ActorSystem system = ActorSystem.create("weather");

A Java application can have any number of actor systems running in the JVM but only having one logic tree is recommended. We will now add actors to the actor system in an hierarchical order. We start with a management layer which will manage the fetching of weather data.

class WeatherManager extends AbstractActor {
   private final LoggingAdapter log // <-- 1
           = Logging.getLogger(getContext().getSystem(), this);

   static Props props() { // <-- 2
       return Props.create(WeatherManager.class);
   }

   private void comparePrediction(ComparePredictionRequest r) { // <-- 5
       log.info("requestId: {} received, requesting prediction for {}"
               , r.requestId, r.location);
   }

   @Override
   public Receive createReceive() {
       return receiveBuilder() // <-- 4
               .match(ComparePredictionRequest.class,
                       this::comparePrediction)
               .build();
   }

   static final class ComparePredictionRequest { // <-- 3
       final long requestId;
       final String location;

       ComparePredictionRequest(long requestId, String location) {
           this.requestId = requestId;
           this.location = location;
       }
   }
}

This is the code we need for the WeatherManager for now. By extending akka.actor.AbstractActor, this object can be used as an actor in the Akka system (that we created in the Main class). Let’s look at some common building blocks the actor exists of:

Akka provides its own logging adapter. It logs messages to the console (non-blocking) and logs the actor address in the system, which might be useful for debugging purposes. We will discus the actor addresses later.
Actors aren’t created with the new keyword, instead they are created by the Props.create(). The props factory function is something often used with Akka actors.
The inner class ComparePredictionRequest forms the definition of a message then is send to this actor (but may also be send between other actors). In most cases messages include a requestId which is used by the sending party to match responded messages. Here we also provide the location for which we want to receive the predicted and actual weather.
The receive builder is the only abstract method of AbstractActor, which means that we must overwrite it. The Receive object that’s returned will contain the logic for handling messages. If we want an empty Receive object we would write the following snippet: return receiveBuilder().build(); The match() function makes that whenever the actor receives a ComparePredictionRequest it will delegate it to the comparePrediction() function.
In this function we will handle the message, for now it just outputs the request parameters, but we’ll fix this soon.

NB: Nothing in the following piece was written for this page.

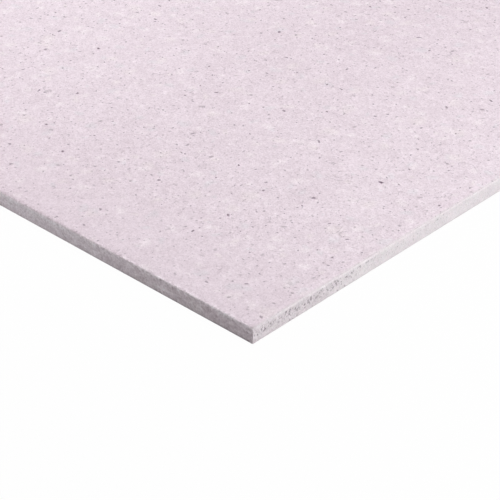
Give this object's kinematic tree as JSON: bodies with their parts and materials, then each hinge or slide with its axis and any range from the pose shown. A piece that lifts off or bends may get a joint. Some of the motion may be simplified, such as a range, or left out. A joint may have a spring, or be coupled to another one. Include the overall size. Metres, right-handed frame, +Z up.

Now to create this actor and tell it to do its job we write the following code in the main() function:

ActorSystem system = ActorSystem.create("weather");
ActorRef weatherManager = system.actorOf(WeatherManager.props(), "weather-manager");
weatherManager.tell(new WeatherManager.ComparePredictionRequest(0L, "Eindhoven"), 
                                                ActorRef.noSender());

We first create the WeatherManager actor using the factory function we saw earlier. Now notice that the ActorRef it returns is a reference to the actor. This reference is special in that Akka will automatically replace it when the actor is replaced (mainly when a new instance is restarted on failure).

We call the tell() function to send a message to the actor. When run we receive the following output:

[INFO] [09/19/2017 09:58:44.080] [weather-akka.actor.default-dispatcher-3]
[akka://weather/user/weather-manager] requestId: 0: Requested weather prediction for Eindhoven.

Because the WeatherManager runs in its own thread, the app never stalls. The thread (scheduled timeslot) it’s run on can be seen in the logs (dispatcher-3). We can also see the address of the actor that prints the message (akka://weather/user/weather-manager). When connecting actors via http (provided by Akka), we can even send messages to actors between JVM’s via the akka protocol.

One problem we face is that messages can only be send between actors, meaning that we cannot receive replies from our Main class. When we send the ComparePredictionRequest from our Main class we didn’t provide a sending actor (Actor.noRef()) so we can’t receive any responses in our Main class due to the lack of a mailbox. This means that the response message should be send via a (blocking) method call to the main class. These situations, where multiple threads must run the same code, should be avoided at all cost. This is exactly why we designed the WeatherManager to finish handling this message (by printing its return value).

Let’s continue our example by creating the actor that will run the tasks. Our task of fetching the predicted and actual weather will be executed by the children of the PredictionCompareTask actor.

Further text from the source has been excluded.